Mr Dunn warned against going after undeclared capital that was non-tax compliant as this would shift frequently from jurisdiction to jurisdiction in a race to the bottom that The Bahamas should not participate in.
“For us everything we do is compliant,” he said. “All of our clients are fully declared, and we have no issue with disclosures and tax declarations. Any legislation that creates a better quality reputation for The Bahamas is good for us.
“Non-compliant people will always be jumping from jurisdiction to jurisdiction to fight the tax person. That’s short-term money; it’s not something we want to be associated with. If we were top start being seen as a blacklisted jurisdiction there’s a hit on the jurisdiction as a whole.
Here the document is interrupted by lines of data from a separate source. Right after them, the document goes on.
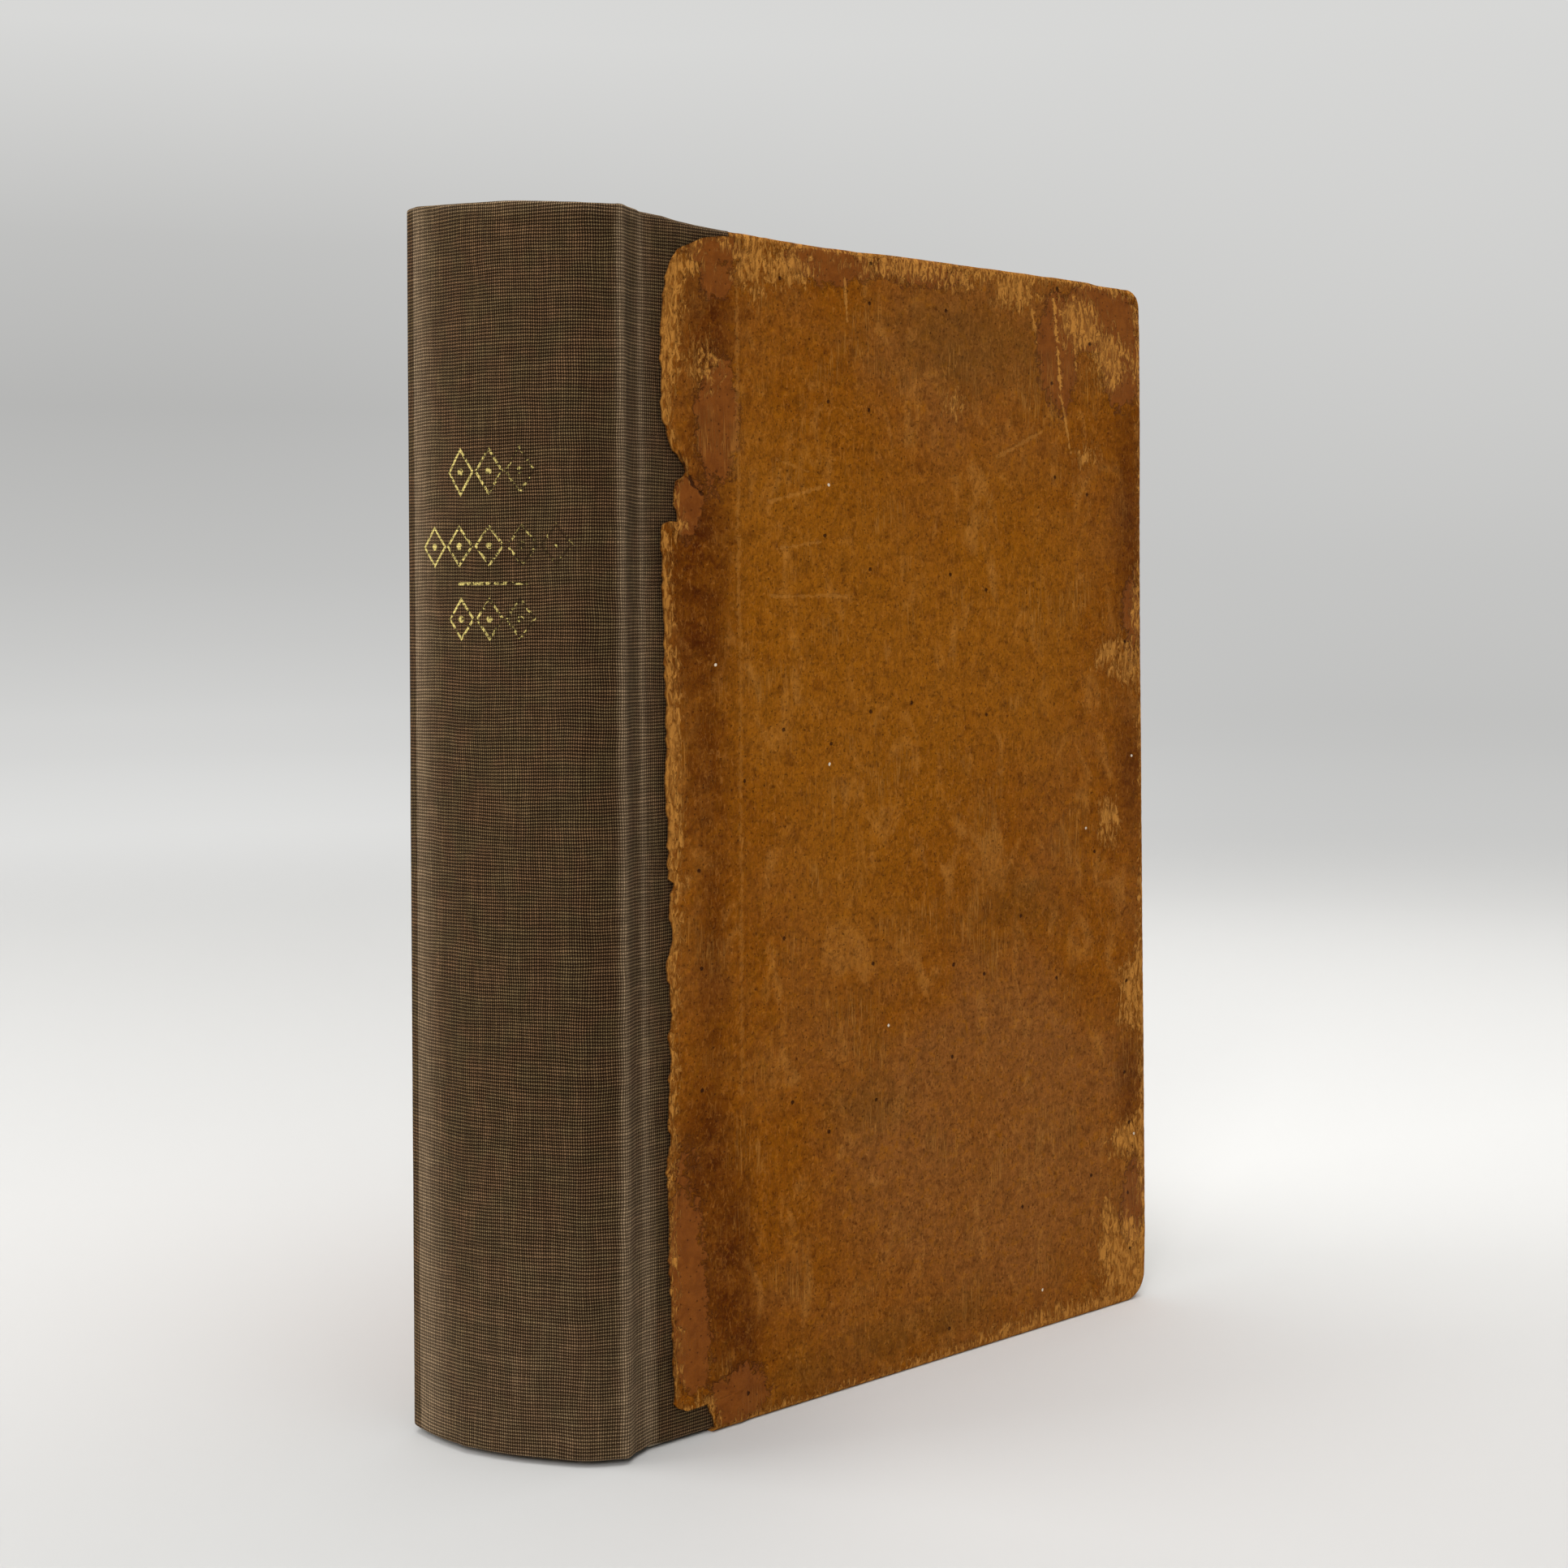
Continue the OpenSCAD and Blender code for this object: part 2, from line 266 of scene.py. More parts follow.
@dataclass
class Shape:
    """Points, faces and what varies over them, on the way to a mesh.

    Attributes:
        points: Places in metres.
        quads: Numbers of the points round each face.
        uv: Pattern coordinates of each point, in metres.
        marks: Named values of each point, for the materials.
        flat: Whether each face is shaded flat.
    """

    points: Array
    quads: Array
    uv: Array | None = None
    marks: dict[str, Array] = field(default_factory=dict)
    flat: Array | None = None

    def volume(self) -> float:
        """Volume inside the faces, negative where they point inwards.

        Returns:
            Cubic metres.
        """
        p = [self.points[self.quads[:, k]] for k in range(4)]
        first = np.einsum("ij,ij->i", p[0], np.cross(p[1], p[2])).sum()
        return float(first + np.einsum("ij,ij->i", p[0], np.cross(p[2], p[3])).sum()) / 6

    def mesh(self, name: str, material: Material) -> Piece:
        """Makes the object, with its faces turned outwards.

        Args:
            name: Name of the object.
            material: Its finish.

        Returns:
            The new object, at the origin.
        """
        quads = self.quads if self.volume() > 0 else self.quads[:, ::-1]
        mesh = bpy.data.meshes.new(name)
        mesh.vertices.add(len(self.points))
        mesh.vertices.foreach_set("co", self.points.astype(np.float32).ravel())
        mesh.loops.add(quads.size)
        mesh.loops.foreach_set("vertex_index", quads.astype(np.int32).ravel())
        mesh.polygons.add(len(quads))
        mesh.polygons.foreach_set("loop_start", np.arange(0, quads.size, 4, dtype=np.int32))
        smooth = np.ones(len(quads), bool) if self.flat is None else ~self.flat
        mesh.polygons.foreach_set("use_smooth", smooth)
        if self.uv is not None:
            layer = mesh.uv_layers.new(name="pattern")
            layer.data.foreach_set("uv", self.uv[quads.ravel()].astype(np.float32).ravel())
        for mark, values in self.marks.items():
            attribute = mesh.attributes.new(mark, "FLOAT", "POINT")
            attribute.data.foreach_set("value", values.astype(np.float32))
        mesh.update(calc_edges=True)
        mesh.validate()
        mesh.materials.append(material)
        made = bpy.data.objects.new(name, mesh)
        bpy.context.scene.collection.objects.link(made)
        return made


def two_sided(
    outside: Array,
    inside: Array,
    quads: Array,
    border: Array,
    uv: Array,
    marks: dict[str, Array],
) -> Shape:
    """A closed skin from the two faces of a sheet.

    Args:
        outside: Points of the outer face.
        inside: Points of the inner face, one under each outer point.
        quads: Faces of the outer face.
        border: Numbers of the points round the sheet, in order.
        uv: Pattern coordinates of the outer points.
        marks: Values of the outer points.

    Returns:
        The sheet with its thickness, its rim shaded flat.
    """
    count = len(outside)
    nxt = np.roll(border, -1)
    rim = np.stack([nxt, border, border + count, nxt + count], -1)
    faces = np.concatenate([quads, quads[:, ::-1] + count, rim])
    under = {"under": np.concatenate([np.zeros(count), np.ones(count)])}
    return Shape(
        np.concatenate([outside, inside]),
        faces,
        np.concatenate([uv, uv]),
        {k: np.concatenate([v, v]) for k, v in marks.items()} | under,
        np.arange(len(faces)) >= len(faces) - len(rim),
    )


# Nodes


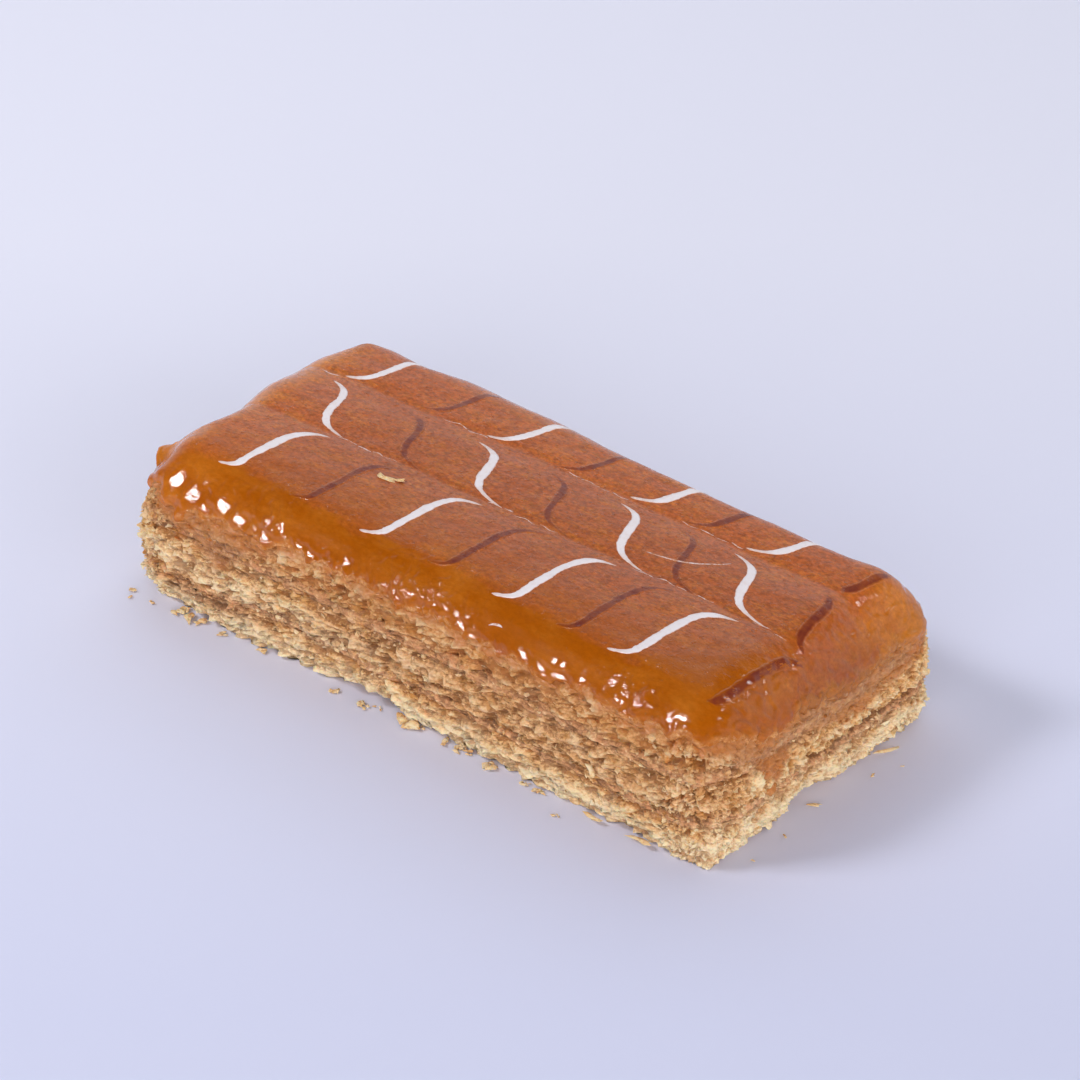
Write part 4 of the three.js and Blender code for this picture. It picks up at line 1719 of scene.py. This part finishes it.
def flake_shapes(rng):
    """The vertices and faces of a few thin, ragged flakes, about 1 mm across."""
    shapes = []
    for _ in range(FLAKE_SHAPES):
        start_piece()
        bpy.ops.mesh.primitive_uv_sphere_add(
            segments=FLAKE_SEGMENTS, ring_count=FLAKE_RINGS, radius=0.5 * MM
        )
        flake = bpy.context.object
        mesh = flake.data
        points = read_points(mesh)
        around = np.arctan2(points[:, 1], points[:, 0])
        phases = rng.uniform(0.0, 2.0 * math.pi, 3)
        ragged = 1.0 + 0.26 * np.cos(2 * around + phases[0]) + 0.24 * np.cos(3 * around + phases[1])
        points[:, :2] *= ragged[:, None] * rng.uniform(0.72, 1.18, (len(points), 1))
        points[:, 2] += points[:, 0] ** 2 * rng.uniform(-1.0, 1.0)
        shapes.append((points, [face.vertices[:] for face in mesh.polygons]))
        bpy.data.objects.remove(flake)
        bpy.data.meshes.remove(mesh)
    return shapes


def turned(angles):
    """Matrices that turn about the length, the width and then the upright, in radians."""
    cos_r, cos_p, cos_t = np.cos(angles).T
    sin_r, sin_p, sin_t = np.sin(angles).T
    rows = (
        (cos_t * cos_p, cos_t * sin_p * sin_r - sin_t * cos_r, cos_t * sin_p * cos_r + sin_t * sin_r),
        (sin_t * cos_p, sin_t * sin_p * sin_r + cos_t * cos_r, sin_t * sin_p * cos_r - cos_t * sin_r),
        (-sin_p, cos_p * sin_r, cos_p * cos_r),
    )
    return np.moveaxis(np.array(rows), 2, 0)


SHARP = math.radians(50.0)  # edges of a flake that turn by more than this stay sharp


def joined_flakes(name, places, spans, angles, values, rng):
    """One mesh of many flakes, each a copy of a shape with its own size and turn."""
    shapes = flake_shapes(rng)
    kinds = rng.integers(0, len(shapes), len(places))
    matrices = turned(angles)
    vertices, faces, owners = [], [], []
    start = 0
    for index, kind in enumerate(kinds):
        shape, sides = shapes[kind]
        vertices.append((shape * spans[index]) @ matrices[index].T + places[index])
        faces.extend([tuple(v + start for v in side) for side in sides])
        owners.append(np.full(len(shape), index))
        start += len(shape)
    points = np.concatenate(vertices)
    points[:, 2] = np.maximum(points[:, 2], 0.0)
    owners = np.concatenate(owners)
    mesh = bpy.data.meshes.new(name)
    mesh.from_pydata((points * MM).tolist(), [], faces)
    for key, numbers in values.items():
        write_values(mesh, **{key: np.broadcast_to(numbers, len(places))[owners]})
    piece = bpy.data.objects.new(name, mesh)
    bpy.context.scene.collection.objects.link(piece)
    start_piece()
    piece.select_set(True)
    bpy.context.view_layer.objects.active = piece
    bpy.ops.object.shade_smooth_by_angle(angle=SHARP)
    return piece


SIDES = ("bottom_sheet", "lower_filling", "middle_sheet", "upper_filling", "top_sheet")
CLEAR_OF_GLAZE = 0.9  # how far below the glaze's edge the loose flakes stay
CLEAR_OF_FLOOR = 0.25
LEAST_OUTWARD = 0.3  # how far outwards a spot must face to carry a flake
CALM_END = (56.0, 0.4)  # past this place only a share of the spots carry one


def side_places(count, rng):
    """Places on the flaky sides, picked at random, with the outward directions."""
    places, normals = [], []
    calm_from, calm_share = CALM_END
    for name in SIDES:
        mesh = bpy.data.objects[name].data
        points, facing = read_points(mesh), read_normals(mesh)
        out = (facing[:, :2] * outward(points)).sum(axis=1)
        below = points[:, 2] < glaze_edge(on_outline(points)) - CLEAR_OF_GLAZE
        keep = (out > LEAST_OUTWARD) & below & (points[:, 2] > CLEAR_OF_FLOOR)
        keep &= (points[:, 0] < calm_from) | (rng.random(len(points)) < calm_share)
        places.append(points[keep])
        normals.append(facing[keep])
    places, normals = np.concatenate(places), np.concatenate(normals)
    picked = rng.choice(len(places), count, replace=False)
    return places[picked], normals[picked]


FLAKE_LENGTH = 0.80  # the middle length of the loose flakes, in millimetres
FLAKE_LENGTHS = (0.35, 2.3)  # the least and the greatest
LENGTH_SPREAD = 0.42
FLAT_SHARE = 0.62  # how many are thin flakes; the others are thicker grains
FLAT_THICKNESS = (0.14, 0.24)  # as a share of the length, as the next two are
GRAIN_THICKNESS = (0.30, 0.70)
FLAKE_WIDTH = (0.50, 0.95)
EDGEWISE_SHARE = 0.35  # how many stand on edge
FLAKE_PROUD = (-0.42, 0.08)  # how far they stand out of the side, as a share of the width
TURN_SPREAD = (0.40, 0.28, 0.5)  # how widely their roll, pitch and turn differ


def side_flakes():
    """Thin flakes and grains that stand out from the sides."""
    rng = np.random.default_rng(7)
    count = sizes().loose_flakes
    places, normals = side_places(count, rng)
    length = rng.lognormal(math.log(FLAKE_LENGTH), LENGTH_SPREAD, count)
    length = np.clip(length, *FLAKE_LENGTHS)
    flat = rng.random(count) < FLAT_SHARE
    width = length * rng.uniform(*FLAKE_WIDTH, count)
    thin, thick = rng.uniform(*FLAT_THICKNESS, count), rng.uniform(*GRAIN_THICKNESS, count)
    spans = np.column_stack([length, width, length * np.where(flat, thin, thick)])
    away = outward(places)
    edgewise = np.where(rng.random(count) < EDGEWISE_SHARE, math.pi / 2, 0.0)
    roll, pitch, turn = (rng.normal(0.0, spread, count) for spread in TURN_SPREAD)
    facing = np.arctan2(away[:, 1], away[:, 0]) + math.pi / 2
    proud = rng.uniform(*FLAKE_PROUD, count) * width
    places = places + normals * proud[:, None]
    places[:, 2] = np.maximum(places[:, 2], CLEAR_OF_FLOOR + 0.2 * width)
    values = {
        "tone": rng.normal(0.0, 0.7, count),
        "soak": np.maximum(soaking(on_outline(places), places), browning(places)),
        "stain": staining(places) * rng.uniform(0.0, 1.0, count),
        "relief": rng.uniform(0.35, 0.90, count),
        "cream": creaminess_and_painted_light(places),
    }
    angles = np.column_stack([edgewise + roll, pitch, facing + turn])
    return joined_flakes("side_flakes", places, spans, angles, values, rng)


LOOSE_LOOK = {"soak": 0.0, "stain": 0.0, "cream": 0.2}  # flakes that lie loose are dry and pale


def single_flakes():
    """The few larger flakes that catch the eye."""
    rng = np.random.default_rng(11)
    places = np.array([chip.place for chip in SINGLE_CHIPS])
    spans = np.array([(chip.length, chip.width, chip.thickness) for chip in SINGLE_CHIPS])
    angles = np.radians([(0.0, chip.pitch, chip.turn) for chip in SINGLE_CHIPS])
    values = {"tone": [chip.tone for chip in SINGLE_CHIPS], "relief": 0.8, **LOOSE_LOOK}
    return joined_flakes("single_flakes", places, spans, angles, values, rng)


def foot_crumbs():
    """Crumbs that have dropped beside the foot."""
    rng = np.random.default_rng(19)
    places, spans = [], []
    for (x, y), size in FOOT_CRUMBS:
        for _ in range(1 + int(2.5 * size)):
            grain = size * rng.uniform(0.45, 0.95)
            spread = rng.normal(0.0, 0.3 * size, 2)
            spans.append(grain * np.array((1.0, rng.uniform(0.5, 0.9), rng.uniform(0.25, 0.5))))
            places.append((x + spread[0], y + spread[1], 0.5 * spans[-1][2] + 0.02))
    count = len(places)
    roll, pitch = rng.normal(0.0, 0.15, count), rng.normal(0.0, 0.15, count)
    angles = np.column_stack([roll, pitch, rng.uniform(0.0, 2.0 * math.pi, count)])
    values = {
        "tone": rng.normal(0.2, 0.4, count),
        "relief": rng.uniform(0.5, 0.9, count),
        **LOOSE_LOOK,
    }
    return joined_flakes("foot_crumbs", np.array(places), np.array(spans), angles, values, rng)


class MESH_OT_pastry_flakes(bpy.types.Operator):
    """Scatter loose flakes and crumbs over the sides and beside the foot"""

    bl_idname = "mesh.pastry_flakes"
    bl_label = "Flakes and crumbs"

    def execute(self, context):
        material = bpy.data.materials["flaky pastry"]
        for piece in (side_flakes(), single_flakes(), foot_crumbs()):
            finish_piece(piece, material)
        return {"FINISHED"}


# ---- Stage ----


class SCENE_OT_pastry_stage(bpy.types.Operator):
    """Set up the floor, the studio lights and the camera"""

    bl_idname = "scene.pastry_stage"
    bl_label = "Stage"

    def execute(self, context):
        add_floor()
        add_lights()
        add_room()
        add_camera()
        return {"FINISHED"}


FLOOR_SIZE = 6.0
FLOOR_DROP = -0.0001  # just under the slice, so that the two never share a plane
# Painted light: the floor's colour grows lighter towards the back.
FLOOR_FADE_WAY = (-0.66, 0.75, 0.0)  # the way in which the floor grows lighter
FLOOR_FADE = (-0.09, 0.13)  # from where to where it does, in metres


def add_floor():
    """A pale floor under the slice, with painted light that makes it lighter towards the back."""
    start_piece()
    bpy.ops.mesh.primitive_plane_add(size=FLOOR_SIZE, location=(0.0, 0.0, FLOOR_DROP))
    floor = bpy.context.object
    floor.name = "floor"
    material, tree, shader = new_material("pale floor")
    away = vector_node(tree, "DOT_PRODUCT", {0: object_place(tree), 1: FLOOR_FADE_WAY})
    share = remap(tree, away.outputs["Value"], *FLOOR_FADE)
    colour = mix_colours(tree, share, colours().floor, colours().floor_back_painted_light)
    feed(tree, shader, {"Base Color": colour, "Roughness": 0.9})
    floor.data.materials.append(material)


def add_softbox(softbox):
    """A square softbox that faces the slice."""
    data = bpy.data.lights.new(softbox.name, "AREA")
    data.shape = "SQUARE"
    data.size = softbox.size
    data.energy = softbox.power
    light = bpy.data.objects.new(softbox.name, data)
    bpy.context.scene.collection.objects.link(light)
    light.location = Vector(softbox.way).normalized() * softbox.distance
    light.rotation_euler = (-light.location).to_track_quat("-Z", "Y").to_euler()
    return light


# Softboxes: name, the way to them, their distance, size and power. The first only
# shade, and the others are only mirrored, by the wet glaze.
Softbox = namedtuple("Softbox", "name way distance size power")
SHADING_LIGHTS = (
    Softbox("key light", (-0.52, -0.52, 0.68), 1.1, 0.30, 5.2),
    Softbox("overhead light", (-0.30, 0.50, 0.90), 1.0, 1.0, 3.5),
    Softbox("front light", (0.45, -0.80, 0.16), 1.5, 1.2, 15.5),
    Softbox("right light", (0.93, -0.20, 0.13), 1.5, 1.2, 14.0),
)
MIRRORED_LIGHTS = (
    Softbox("key mirrored", (-0.186, -0.780, 0.596), 1.1, 0.19, 12.0),
    Softbox("side mirrored", (0.49, 0.285, 0.81), 1.1, 0.12, 2.2),
)


def add_lights():
    """Soft lights that only shade, and two softboxes that only the wet glaze mirrors."""
    for softbox in SHADING_LIGHTS:
        add_softbox(softbox).visible_glossy = False
    for softbox in MIRRORED_LIGHTS:
        add_softbox(softbox).visible_diffuse = False


ROOM_COLOUR = (0.93, 0.94, 1.0, 1.0)
ROOM_BACK = 0.95  # brightness of the pale wall behind the slice
ROOM_FRONT = 0.10
WALL_EDGE = (-0.15, 0.25)  # directions, across the slice, between which the wall comes in
WALL_TOP = (0.70, 0.55)  # heights at which the wall has ended and is whole
CEILING = (0.45, 0.75)  # heights between which the room in front darkens
CEILING_SHARE = 0.30  # how bright it still is above them


def add_room():
    """A pale wall behind the slice, under a dark ceiling."""
    world = bpy.data.worlds.new("pale studio")
    world.use_nodes = True
    tree = world.node_tree
    background = tree.nodes["Background"]
    way = add_node(tree, "ShaderNodeTexCoord").outputs["Generated"]
    parts = add_node(tree, "ShaderNodeSeparateXYZ", {0: way})
    back = remap(tree, parts.outputs[1], *WALL_EDGE)
    wall = times(tree, back, remap(tree, parts.outputs[2], *WALL_TOP))
    ceiling = remap(tree, parts.outputs[2], *CEILING, 1.0, CEILING_SHARE)
    strength = remap(tree, wall, 0.0, 1.0, ROOM_FRONT, ROOM_BACK)
    strength = times(tree, strength, math_node(tree, "MAXIMUM", ceiling, wall))
    feed(tree, background, {0: ROOM_COLOUR, 1: strength})
    bpy.context.scene.world = world
    bpy.context.scene.view_settings.view_transform = "Standard"


CAMERA_TARGET = Vector((-0.01778, 0.02389, 0.0))
CAMERA_AZIMUTH = math.radians(41.18)
CAMERA_ELEVATION = math.radians(32.41)
CAMERA_DISTANCE = 0.684
CAMERA_LENS = 142.6
CAMERA_SENSOR = 36.0


def add_camera():
    """A long lens that looks down on the slice's near corner."""
    level, up = math.cos(CAMERA_ELEVATION), math.sin(CAMERA_ELEVATION)
    back = Vector((math.sin(CAMERA_AZIMUTH) * level, -math.cos(CAMERA_AZIMUTH) * level, up))
    data = bpy.data.cameras.new("camera")
    data.lens = CAMERA_LENS
    data.sensor_width = CAMERA_SENSOR
    camera = bpy.data.objects.new("camera", data)
    bpy.context.scene.collection.objects.link(camera)
    camera.location = CAMERA_TARGET + CAMERA_DISTANCE * back
    camera.rotation_euler = (-back).to_track_quat("-Z", "Y").to_euler()
    bpy.context.scene.camera = camera


STEPS = (
    SCENE_OT_pastry_stage,
    MESH_OT_pastry_sheets,
    MESH_OT_pastry_fillings,
    MESH_OT_pastry_glaze,
    MESH_OT_pastry_icing,
    MESH_OT_pastry_flakes,
)


class VIEW3D_PT_pastry(bpy.types.Panel):
    """Lists the steps that build the slice"""

    bl_label = "Mille feuille"
    bl_idname = "VIEW3D_PT_pastry"
    bl_space_type = "VIEW_3D"
    bl_region_type = "UI"
    bl_category = "Pastry"

    def draw(self, context):
        for step in STEPS:
            self.layout.operator(step.bl_idname)


CLASSES = (PastrySizes, PastryColours, *STEPS, VIEW3D_PT_pastry)


def register():
    for each in CLASSES:
        bpy.utils.register_class(each)
    bpy.types.Scene.pastry_sizes = PointerProperty(type=PastrySizes)
    bpy.types.Scene.pastry_colours = PointerProperty(type=PastryColours)


def unregister():
    del bpy.types.Scene.pastry_colours
    del bpy.types.Scene.pastry_sizes
    for each in reversed(CLASSES):
        bpy.utils.unregister_class(each)


def main():
    """Builds the scene step by step."""
    register()
    bpy.ops.scene.pastry_stage()
    bpy.ops.mesh.pastry_sheets()
    bpy.ops.mesh.pastry_fillings()
    bpy.ops.mesh.pastry_glaze()
    bpy.ops.mesh.pastry_icing()
    bpy.ops.mesh.pastry_flakes()


if __name__ == "__main__":
    main()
“Some people may choose to go elsewhere as it’s hard to do banking from a blacklisted jurisdiction, it’s harder to wire money out, and it’s the reputation of the jurisdiction that impacts whether people relocate there or go somewhere else.”
Mr Dunn also revealed that Holdun Family Office is expanding to Miami with a five-strong office that should be set-up within the next 10-30 days, once all US regulatory approvals are received. The location will give it access to the “Latin American hub” and clients from that region.
He added that the company’s second BV Award “shows a good light on The Bahamas”, and pledged that Holdun Family Office would continue to promote the jurisdiction over its rivals.